Stage Five: Reflection

So last night, in the midst of a rather poorly timed bout of insomnia (guess who had to be up at 6:00AM today!), I idly thought to myself, “I sure do type a lot. How the hell did I learn to do that?” And now here we are.

I think that the act of typing is interesting because it is both mundane and miraculous, or put another way, it’s an incredibly complicated task that is now thought of as a basic, essential skill. You won’t get anywhere these days if you can’t type properly. That’s what my grandfather was trying to get at, in his own way; it’s why he enthusiastically dragged out a disused typewriter and tried to get me to learn. For him, typing is something done by doctors, lawyers, and men of import. In his mind he was preparing me for the life of a successful man.

Mrs. Salmon, too, was trying to prepare me. You could argue that we were maybe a little young to have an instructor demand that all submitted work be typed, but honestly, better to hit these things early rather than late. As a teaching fellow, I’ve seen the students who come to higher education woefully underprepared for the work expected of them. Mrs. Salmon was a thorough, methodical, and generally excellent teacher. Her typographical requirements were just an extension of that.

Ms. Plural, on the other hand, was not a good teacher, at least by the time I met her.
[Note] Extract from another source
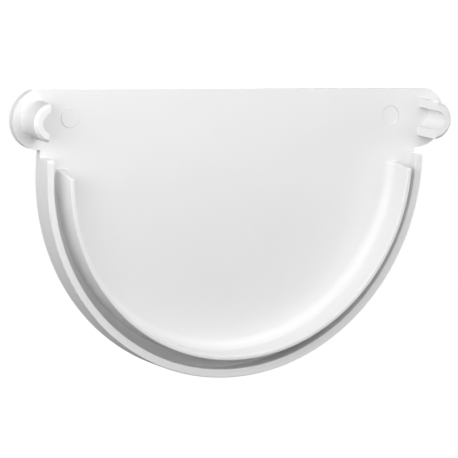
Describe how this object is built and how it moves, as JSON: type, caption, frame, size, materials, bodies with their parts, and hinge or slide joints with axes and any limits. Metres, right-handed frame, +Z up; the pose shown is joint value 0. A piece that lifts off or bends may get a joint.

She was alternately aloof, aggressive, unfocused, paranoid, or negligent. In other words, she was in the early stages of dementia. I’m sure that the other faculty noticed. I’m also sure that they were too polite to do anything about it. Unfortunately for all parties involved, her students both noticed and did things about it. We took advantage of her fluctuating mental state on the way to an easy A. As a student, I wondered how she could be so stupid. As an adult, I wonder how I could have been so blind.

This is not the place I expected to end up when I started typing today. Still, I’m glad I did this. I’m especially glad I could do this with a keyboard, typing out my memories as fast as I can recall them.